The road to Selvatura was the roughest yet—ironic, considering it’s the most expensive park in the area. Dubbed the “Disneyland of the cloud forest,” it offered countless tour packages, but we were here for one thing only. Our guide provided some basic facts, but we had to pry for more details. Inside, we observed about a dozen sloths doing what they do best—sleeping, eating, stretching, and scratching. We were absolutely smitten.
Farewell, Monteverde
With our sloth dreams fulfilled, we made one last stop in downtown Santa Elena for souvenirs before beginning the scenic four-hour drive down the mountain to our next and final destination—Quepos. As we descended, Monteverde faded into the clouds behind us, a mystical place where we left behind echoes of laughter, adventure, and maybe just a little screaming.
If You Go…
- Where: Monteverde sits at 4,662 ft (1,440 m) elevation in the Puntarenas province.
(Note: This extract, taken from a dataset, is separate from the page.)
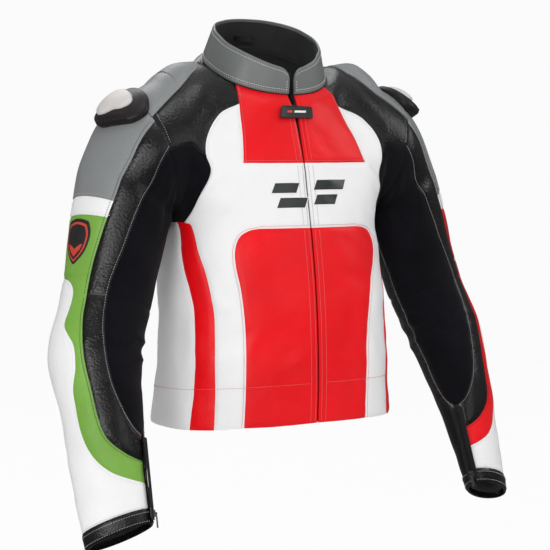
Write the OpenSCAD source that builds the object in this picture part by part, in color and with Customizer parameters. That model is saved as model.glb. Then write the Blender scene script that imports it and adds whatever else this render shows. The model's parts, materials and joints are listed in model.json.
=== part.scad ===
// Leather riding jacket: sewn panels, sleeves on shoulder and elbow joints, front and cuff zips.
// The front faces -Y, the wearer's right is -X, and the origin is the centre of the neck base.

/* [Torso] */
// Thickness of the outer leather
leather = 2.4; // [2:0.2:2.8]
// Distance from the centre plane to each armhole seam
armhole_x = 165; // [163:1:166]
// Height of the armhole centres
armhole_z = -114; // [-117:1:-112]
// Radius of each armhole
armhole_r = 88; // [87:0.5:88.5]
// Height of the hem at the sides
hem_z = -510; // [-530:5:-505]

/* [Neck] */
// Half width of the neck opening
neck_rx = 96; // [92:1:98]
// Half depth of the neck opening
neck_ry = 80; // [78:1:82]
// Rise of the collar above its base
collar_h = 46; // [40:2:50]

/* [Front zip] */
// Radius of the arc that the front zip follows
zip_r = 1050; // [1040:10:1100]
// Width of the slider of the front zip
slider_w = 11; // [10:0.5:12]
// Length of the front zip's pull
pull_l = 18; // [16:1:20]

/* [Sleeves] */
// Radius of the ball that the sleeve head follows
head_r = 89.6; // [89.2:0.1:90]
// Clearance between a sleeve and the body beside it
joint_gap = 1.5; // [1:0.1:2]
// Radius of the stretch ball that closes the elbow
elbow_ball_r = 52; // [48:1:52.5]

/* [Shoulder cups] */
// Angle from the middle of a cup to the rim of its surround
cup_angle = 34; // [30:1:35]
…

- How to get there: The drive from San José takes 3 hours. We traveled from La Fortuna and it took us about 3 hours.
- Best time to go: December through April are the dry months but it can rain at any time.
- Places to eat: The Open Kitchen was an excellent spot for varied cuisine with refreshing spritzes. Treehouse Restaurant & Cafe was such a unique place to dine! Panadería Jiménez had an excellent selection of sweet and savory pastries.
- Where to stay: Monteverde Villa Lodge was a quaint place to stay that was within walking distance to everything in town. If you wanted to go full splurge there are many options here, including Cloud Forest Lodge.
- What to do: There are many things to do in Monteverde, but if you do one thing make sure you go ziplining! This is the town where it all started. Monteverde Extremo Park is where we had our ziplining adventure. Selvatura is where we did the Sloth Sanctuary tour. This adventure park also has ziplining, a Butterfly Garden, Reptiles and Amphibians Exhibition, and hanging bridges.